What we are looking at is an index of the house property values in twenty selected cities across the USA. It shows the decline in prices since the peak of the housing boom. Hear that noise? It's the sound of falling tax revenue to a community near you.
There is an estimated three and a half million excess homes on the market today. (Nationally.) It is expected that we can work off one million units of excess capacity a year, which could mean that property values will not improve substantially for three or more years. Ouch!
"So what does this have to do with bicycle advocacy, anyway?" I am glad you asked!
It means that local property taxes are dropping, and will not likely rise for a real long time. This is the source of funding for public street maintenance and projects. This is where the seed money comes from to get "matching funds" from the feds and state governments.
If you can stand the dirty feeling, imagine that you are a county or city politician. (Shudder) Local property tax revenues are falling twenty or more percent, and that revenue stream is expected to fund local K-12 schools, all the fire and police services, and street maintenance.
Imagine as well that as you wrestle with this problem, a lobbyist for some bicycle advocacy group comes to you and he wants you to find room in the budget for a new bike lane project. What are you going to tell him? Your public works manager has just submitted a plan to you that has eliminated street sweeping of existing bike lanes in the city altogether, and this clown wants you to paint even more of them? Hah!

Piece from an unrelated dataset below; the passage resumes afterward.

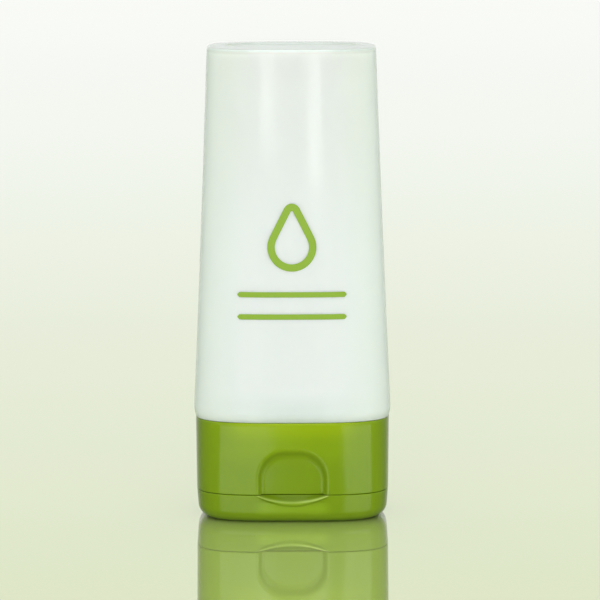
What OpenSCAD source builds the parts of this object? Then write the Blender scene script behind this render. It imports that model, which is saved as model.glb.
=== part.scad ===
// Travel squeeze tube standing on its flip-top cap.
// A blow-moulded bottle tapers up to a flat end. Its neck points down into an oval push-on cap,
// whose lid swings on a moulded film hinge at the back. Origin: middle of the lid's flat outer
// face, +Z up, front (thumb recess) towards -Y, hinge towards +Y.

/* [Bottle] */
// Height of the whole tube, standing on its closed cap
total_h = 124; // [100:0.5:170]
// Width of the bottle just above the cap
body_w = 52.1; // [44:0.5:64]
// Depth of the bottle just above the cap
body_d = 33.3; // [31.5:0.1:42]
// Width of the bottle's flat end
end_w = 44.2; // [36:0.2:56]
// Depth of the bottle's flat end
end_d = 25.7; // [22:0.2:34]
// How far each side draws in from a straight taper, halfway up
body_waist = 0.15; // [0:0.05:1]
// Squareness of the bottle's section: 2 is an ellipse
body_n = 3.2; // [2.2:0.1:5]
// Wall of the bottle
body_wall = 1; // [0.6:0.1:1.6]
// Radius round the edge of the flat end
end_r = 0.6; // [0.4:0.1:3]
// Width of the land that the flat end stands on
end_land = 3; // [2:0.1:5]
// Depth of the sunk panel inside that land
end_sink = 0.3; // [0.1:0.1:1.5]
// Height over which the bottle rounds in to meet the cap
foot_h = 2.6; // [1:0.1:5]
// How far it rounds in, to stand flush with the cap's rim
foot_in = 0.55; // [0.3:0.05:1]

/* [Neck] */
// Outside diameter of the neck
neck_d = 20; // [16:0.5:21]
// Wall of the neck
neck_wall = 1.5; // [1:0.1:2]
// How far the snap bead stands out from the neck
bead_out = 0.7; // [0.4:0.05:1]
// Height of the snap bead
bead_h = 1.6; // [1.2:0.1:2.2]
// Length of neck between its mouth and the snap bead
bead_up = 6.5; // [5:0.1:8]
// Fillet at the root of the neck
root_r = 1.2; // [0.6:0.1:2]
// Width of each lug that lines the cap up with the bottle
lug_w = 2.4; // [1.6:0.1:3.5]

/* [Cap] */
// Height of the closed cap
cap_h = 26.8; // [24:0.1:34]
// Height of the lid
lid_h = 7.6; // [7.2:0.1:9]
// How far each side of the cap draws in from rim to seam
cap_draft = 0.2; // [0:0.02:0.6]
// How far each side of the lid draws in from seam to edge
lid_draft = 0.3; // [0:0.02:0.6]
// Squareness of the cap's section at the seam
seam_n = 3.5; // [2.2:0.1:5]
// Wall of the cap and the lid
cap_wall = 1.2; // [0.9:0.05:1.6]
// Radius of the lid's outer edge
lid_edge_r = 3.5; // [1.6:0.1:4]
// Rounding of the lips on both sides of the seam
seam_r = 0.18; // [0.08:0.02:0.3]
// Gap between lid and base at the seam
seam_gap = 0.12; // [0.08:0.02:0.24]
// Thickness of the deck across the base
deck_t = 1.6; // [1.2:0.1:2.2]
// How far the deck stands into the lid
deck_up = 1; // [0.6:0.1:1.4]
// Wall of the collar that grips the neck
collar_wall = 1.1; // [0.8:0.1:1.4]
// Height of the collar
collar_h = 14; // [12.5:0.1:15.5]

/* [Spout] */
// Diameter of the hole that the contents leave by
orifice_d = 5.8; // [3:0.1:6.6]
// Wall of the nozzle round its mouth
nozzle_wall = 1.2; // [0.8:0.1:1.6]
// Diameter of the nozzle at its foot
nozzle_d = 12; // [11.4:0.1:14]
// How far the nozzle stands out from the deck
nozzle_h = 2; // [1.4:0.1:2.4]
// How far the lid's pin reaches into the hole
pin_in = 1; // [0.6:0.1:1.2]
// Length of the plug seal inside the neck
plug_h = 2.6; // [1.5:0.1:4]

/* [Thumb recess] */
// Width of the recess at the cap's face
thumb_w = 18.2; // [15:0.2:22]
// Height of the recess above the seam
thumb_h = 11.8; // [8:0.1:14]
// Radius of its two upper corners
thumb_r = 7.2; // [4:0.1:7.4]
// Depth of its floor
thumb_in = 1.45; // [0.8:0.05:1.6]
// Width of the slope down its two sides
thumb_slope = 1.15; // [0.6:0.05:1.6]
// Width of the slope under its top
thumb_top_slope = 1.9; // [1:0.1:2.6]
// How far the scoop drops below the seam, at the lid's face
scoop_drop = 1.5; // [1:0.1:2.4]
// How far the lid's lip stands out under the scoop
lip_out = 0.45; // [0.2:0.05:0.6]
// Height of the lip
lip_h = 1.4; // [0.8:0.1:2]

/* [Hinge] */
// Overall width of the film hinge
hinge_w = 16; // [12:0.5:20]
// Thickness of the film
film_t = 0.24; // [0.16:0.02:0.3]
// Width of the two slots that part the film into three bands
film_slot = 1.4; // [0.8:0.1:2]
// Distance of the film's fold from the cap's back
hinge_out = 0.2; // [0.15:0.05:0.25]

/* [Clearances] */
// Gap between the bottle's shoulder and the cap's rim
seat_gap = 0.1; // [0.05:0.05:0.2]
// Radial gap between neck parts and cap parts that slide together
fit_gap = 0.15; // [0.1:0.05:0.25]
// Gap between the deck's edge and the lid's wall
lid_gap = 0.3; // [0.2:0.05:0.5]
// Radial gap between the lid's pin and the hole
pin_gap = 0.16; // [0.12:0.02:0.3]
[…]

According to news reports, state budget cuts are as of yet shallow. Most state officials are relying on their "rainy day funds" to avoid making painful cuts in operating expenses. This is all well and good, but those resources are nearly exhausted. Some think the revenue shortfalls will only grow in the years to come.
"As of the last week in June, two-thirds of the states have adopted budgets for 2010 and already 12 of these states face new shortfalls totaling $23 billion before the fiscal year has even officially begun. Combining those new shortfalls with the fiscal year 2010 gaps already addressed, the total amount for fiscal year 2010 is at least a $166 billion gap."
A budget gap that big might even doom mass transit projects!
This is the new reality: Worldwide recession and deflation. It may last longer than you are hoping.
So if infrastructure projects are off the table, what can we do to advance the fortunes of bicycling?
There is plenty we can do now that we will no longer be mesmerized by the siren song of infrastructure. As Keri Caffrey keeps reminding us, we have been applying hardware solutions to software problems. In this context, software fixes are less expensive!
"Got no respect!"
We can begin to fix the status of cycling as vehicles on public roads by demanding the enforcement of existing traffic laws. We must insist that that scofflaw cycling be targeted by police.
How can we claim to be advocates of cycling safety if we countenance ninjas, salmon and sidewalk cycling? (Ninjas=riding at night without lights or reflectors and in dark clothing. Salmon=riding against traffic.) These are the most dangerous behaviors in our midst. Stopping them will prevent injuries and deaths. There are, on average, more than two bicycle deaths a day in the United States. This is not helping to dispel the myth that cycling is a dangerous activity.
It is time that prosecutors and judges enforce all the traffic laws. Breaking a traffic law is a crime! We have become tolerant of this pervasive criminal behavior, because we don't see a great harm in failing to obey speed limits, overtaking laws, and abandoning our duty to exercise due care. It is time we insist that law enforcement and the courts perform their duties.
We have natural allies in this endeavor. Insurance companies for example. Politicians struggling with budget gaps. Law firms. Doctor associations. Civic groups. As strict enforcement renews general observance of due care, all of our community will benefit from a more civil public way. Isn't that a worthy goal?
Rather than spend our donations lobbying for bike lanes, we can spend it to educate the general public with media campaigns. In this deflationary cycle, billboard and electronic advertising rates will fall. Highlight traffic laws that seem to be unknown by our fellow citizens. As an example, as I was researching for another blog post, I was surprised to find out that straddling a lane is against the law in Texas. Straddling ought to be easier to enforce than a three foot law, don't you think?
We should appeal to citizen groups, and local guilds and unions, to foster a renewed sense of civility in our public streets. We should learn from past efforts that were successful in modifying public behavior. We need a weeping Indian.
A public education effort would compliment the encouragement of law enforcement efforts by informing our police, prosecutors and judges about these neglected laws as well. Our natural allies here would also include the bicycle industry.
Perhaps we can make the driver's licensing process a little more comprehensive. More emphasis on due care and responsibility. Perhaps licenses should have to be renewed more frequently. The written portion should be more extensive requiring at least a little study.
One of the "software problems" is that operating an automobile on a public road has become such an common everyday event that the immense responsibility it entails has been discounted by so many of our fellow citizens. We can work toward changing this caviler attitude that our society has about driving a motor vehicle in the public way.
In these trying times, we can at least preserve the liberties that cyclists presently enjoy. As we learned in Texas recently, it takes less effort to thwart new legislation than to enact it. We need to be vigilant and jealous of our rights.
What do you think, gentle reader, what can we as a community do to advance our fortunes without using public monies?